Osaze Osagie Family Press Statement in Response to District Attorney Cantorna’s Decision Not to Prosecute the State College Police Officer Who Shot and Killed their Son
Fighting For Important Causes In State And Federal Courts
State College, Pennsylvania
May 8, 2019
CONTACT: Kathleen V. Yurchak, Esquire, yurchak@centrelaw.com, (814) 237-4100
Andrew J. Shubin, Esquire, shubin@shubinlaw.com, (814) 826-3586
FOR IMMEDIATE RELEASE: OSAZE OSAGIE FAMILY PRESS STATEMENT IN RESPONSE TO DISTRICT ATTORNEY CANTORNA’S DECISION NOT TO PROSECUTE THE STATE COLLEGE POLICE OFFICER WHO SHOT AND KILLED THEIR SON
Sylvester and Iyunolu Osagie, the parents of 29 year-old Osaze Osagie, an African American State College resident, who died on March 20, 2019 after being shot in his apartment by a Borough police officer during a mental health encounter, expressed “disappointment and confusion” following a May 7, 2019, meeting with District Attorney Bernie Cantorna and other law enforcement representatives. During that meeting, Cantorna announced that his office would not charge the officer who shot Osaze three times in the back. Osaze’s mother, Iyunolou, asked D.A. Cantorna, “Isn’t there something wrong when you send the police to protect your son to take him to the hospital and they send him to the graveyard?”
Sylvester Osagie, Osaze’s father, described how he and State College police officers had been sharing information in the hours prior to the shooting and that he had been led to believe that he would be contacted when the police had information regarding Osaze’s whereabouts. Mr. Osagie had been driving around looking for his son when a patrolman, detective and detective supervisor, who the District Attorney refused to name, entered Osaze’s apartment building after receiving information that he had left the Weis Market carrying groceries and was walking toward his home. Tragically, Mr. Osagie arrived at Osaze’s apartment, only to learn that a police officer had shot and killed his son minutes earlier. Expressing his anguish, Mr. Osagie told D.A. Cantorna that: “I thought the police and I were working together to protect my son. The police called me that morning to see if I had found Osaze. Why didn’t the police call me before they went in to my son’s apartment? I was driving around close by looking for him.” Inexplicably, the responding officers also failed to involve the mental health professionals who were familiar with Osaze’s condition.

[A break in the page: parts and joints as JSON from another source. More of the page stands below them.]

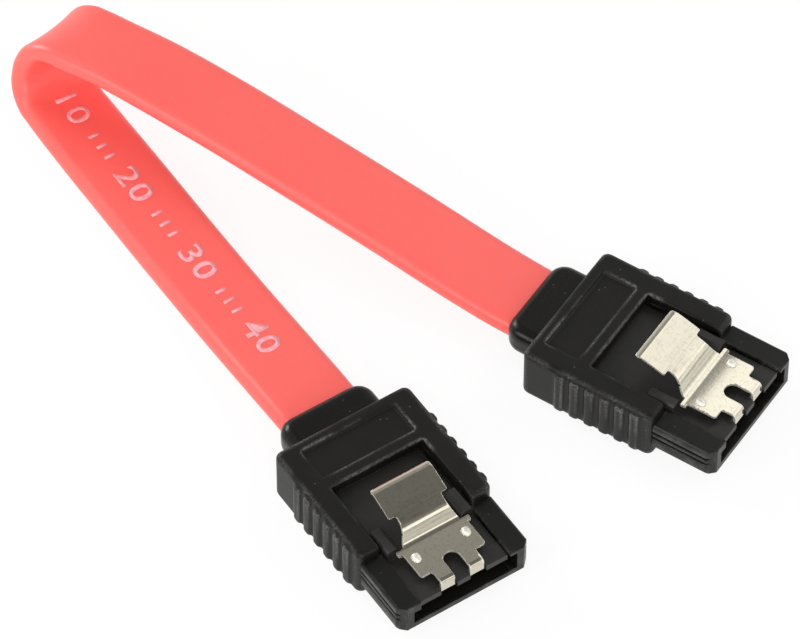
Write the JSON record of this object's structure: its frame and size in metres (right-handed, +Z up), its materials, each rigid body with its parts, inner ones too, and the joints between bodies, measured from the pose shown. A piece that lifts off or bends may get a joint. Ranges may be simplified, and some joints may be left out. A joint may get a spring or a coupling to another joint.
{
  "type": "sata data cable",
  "caption": "Short flat red data cable, folded over once, with a straight black plug and a sprung steel latch at each end.",
  "frame": {"origin": "middle of the box round the two plugs, without the flat cable, at the level of the surface they lie on", "axes": "+X the way the plugs point, along the middle of the V; +Y from plug a to plug b; +Z up, out of the clips"},
  "size_m": [0.0836, 0.0488, 0.0108],
  "materials": {
    "hood_black": "satin",
    "shell_black": "satin",
    "carrier_grey": "satin",
    "spring_steel": "bright",
    "contact_gold": "bright",
    "jacket_red": "satin"
  },
  "bodies": {
    "root": {"hood_a": "hood_black", "mating_shell_a": "shell_black", "contact_carrier_a": "carrier_grey", "contact_a1": "contact_gold", "contact_a2": "contact_gold", "contact_a3": "contact_gold", "contact_a4": "contact_gold", "contact_a5": "contact_gold", "contact_a6": "contact_gold", "contact_a7": "contact_gold", "hood_b": "hood_black", "mating_shell_b": "shell_black", "contact_carrier_b": "carrier_grey", "contact_b1": "contact_gold", "contact_b2": "contact_gold", "contact_b3": "contact_gold", "contact_b4": "contact_gold", "contact_b5": "contact_gold", "contact_b6": "contact_gold", "contact_b7": "contact_gold", "flat_cable": "jacket_red"},
    "clip_a": {"spring_clip_a": "spring_steel"},
    "clip_b": {"spring_clip_b": "spring_steel"}
  },
  "joints": [
    {"name": "clip_a_press", "type": "hinge", "parent": "root", "child": "clip_a", "pos_m": [0.00854, -0.017, 0.005], "axis": [-0.2014, -0.9795, 0], "range_deg": [0, 6], "stiffness_Nm_per_rad": 0.02, "springref_deg": -2.86},
    {"name": "clip_b_press", "type": "hinge", "parent": "root", "child": "clip_b", "pos_m": [0.01388, 0.01701, 0.005], "axis": [0.2016, -0.9795, 0], "range_deg": [0, 6], "stiffness_Nm_per_rad": 0.02, "springref_deg": -2.86}
  ]
}
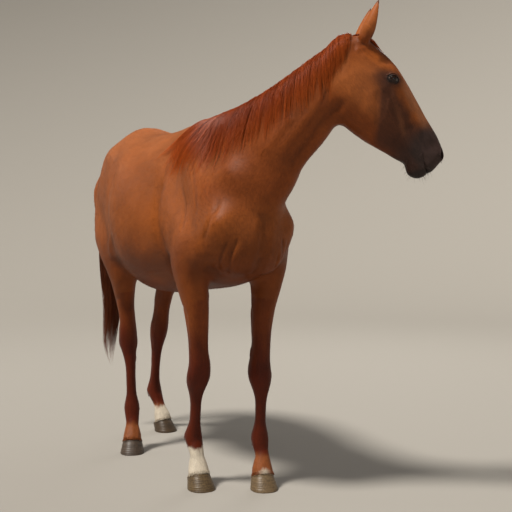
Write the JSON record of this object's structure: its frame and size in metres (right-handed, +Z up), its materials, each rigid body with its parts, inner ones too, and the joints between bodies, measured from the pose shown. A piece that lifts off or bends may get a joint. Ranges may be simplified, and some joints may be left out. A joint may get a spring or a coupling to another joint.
{
  "type": "horse",
  "caption": "Life-size still model of a chestnut riding horse standing at rest, head turned to its left, mane down the right of its neck.",
  "frame": {"origin": "on the floor, under the middle of the whole horse's box", "axes": "+X to the horse's left, +Y towards its tail, +Z up"},
  "size_m": [0.8866, 2.0894, 1.9553],
  "materials": {
    "trunk": "short, sleek summer coat over skin",
    "neck": "short, sleek summer coat over skin",
    "head": "short, sleek summer coat over skin",
    "ear_left": "short, sleek summer coat over skin",
    "ear_right": "short, sleek summer coat over skin",
    "eye_left": "wet, glossy eyeball",
    "eye_right": "wet, glossy eyeball",
    "forearm_left": "short, sleek summer coat over skin",
    "forearm_right": "short, sleek summer coat over skin",
    "fore_cannon_left": "short, sleek summer coat over skin",
    "fore_cannon_right": "short, sleek summer coat over skin",
    "gaskin_left": "short, sleek summer coat over skin",
    "gaskin_right": "short, sleek summer coat over skin",
    "hind_cannon_left": "short, sleek summer coat over skin",
    "hind_cannon_right": "short, sleek summer coat over skin",
    "fore_hoof_left": "dull horn with fine growth rings",
    "fore_hoof_right": "dull horn with fine growth rings",
    "hind_hoof_left": "dull horn with fine growth rings",
    "hind_hoof_right": "dull horn with fine growth rings",
    "mane": "long straight hair",
    "forelock": "long straight hair",
    "tail": "long straight hair"
  },
  "bodies": {
    "root": {"trunk": "trunk", "neck": "neck", "head": "head", "ear_left": "ear_left", "ear_right": "ear_right", "eye_left": "eye_left", "eye_right": "eye_right", "forearm_left": "forearm_left", "forearm_right": "forearm_right", "fore_cannon_left": "fore_cannon_left", "fore_cannon_right": "fore_cannon_right", "gaskin_left": "gaskin_left", "gaskin_right": "gaskin_right", "hind_cannon_left": "hind_cannon_left", "hind_cannon_right": "hind_cannon_right", "fore_hoof_left": "fore_hoof_left", "fore_hoof_right": "fore_hoof_right", "hind_hoof_left": "hind_hoof_left", "hind_hoof_right": "hind_hoof_right", "mane": "mane", "forelock": "forelock", "tail": "tail"}
  },
  "joints": []
}
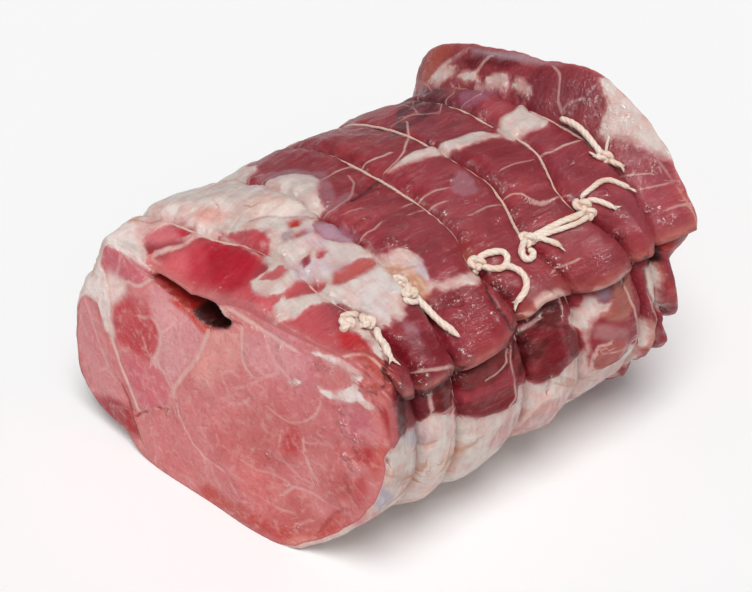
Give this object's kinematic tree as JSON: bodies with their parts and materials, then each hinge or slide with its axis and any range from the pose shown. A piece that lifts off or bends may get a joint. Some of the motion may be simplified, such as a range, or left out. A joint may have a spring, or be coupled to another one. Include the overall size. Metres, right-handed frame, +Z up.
{
  "type": "boneless pork neck",
  "caption": "Raw boneless pork neck joint, rolled and tied with butcher's twine, lying on its side with a cut face at each end.",
  "frame": {"origin": "middle of the bounding box, on the plane the roll lies on", "axes": "+X along the roll, from the cut face with the open seam to the end with the flared top layer; +Z up; the layered, fatty flank faces -Y"},
  "size_m": [0.1597, 0.1468, 0.1113],
  "materials": {
    "meat": "moist",
    "twine": "twisted cotton"
  },
  "bodies": {
    "root": {"meat": "meat", "tie_1": "twine", "tie_2": "twine", "tie_3": "twine", "tie_4": "twine", "tie_5": "twine", "tie_6": "twine"}
  },
  "joints": []
}
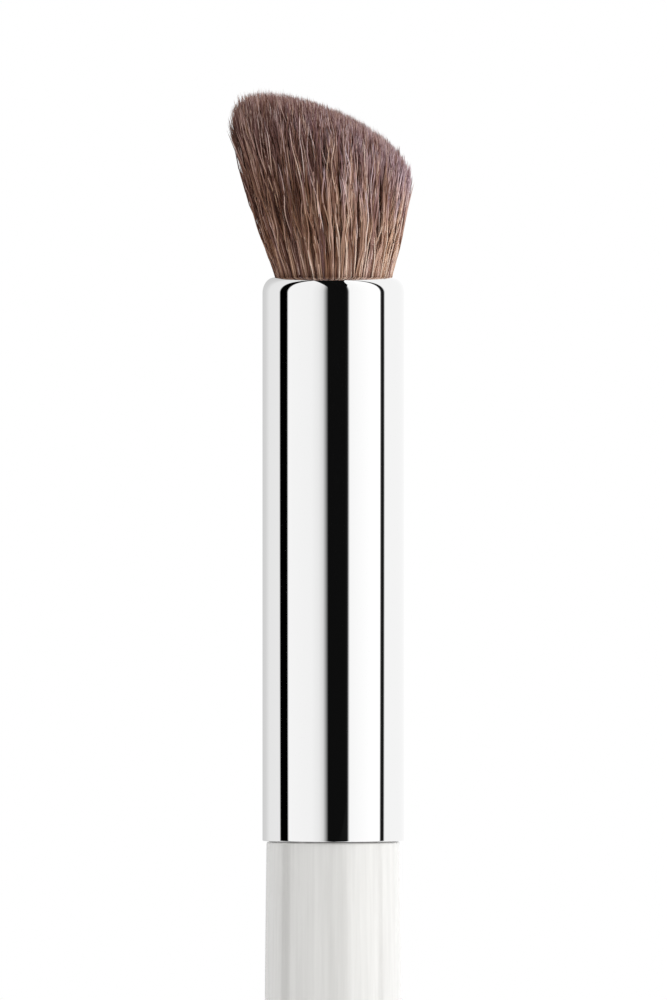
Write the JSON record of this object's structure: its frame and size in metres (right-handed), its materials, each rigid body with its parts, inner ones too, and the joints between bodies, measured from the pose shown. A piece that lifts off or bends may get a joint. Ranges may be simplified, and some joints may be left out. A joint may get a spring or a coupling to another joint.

Mr. Osagie told D.A. Cantorna: “There is no question that people in this community have been traumatized by the police shooting of our son – people of all races, people whose children have mental health issues, people who can no longer trust the police to protect their children.” According to attorneys Kathleen Yurchak and Andrew Shubin, who represent the family, “The District Attorney’s decision opens a new wound for the Osagie family, who will forever regret reaching out to the police to seek emergency help for their son.”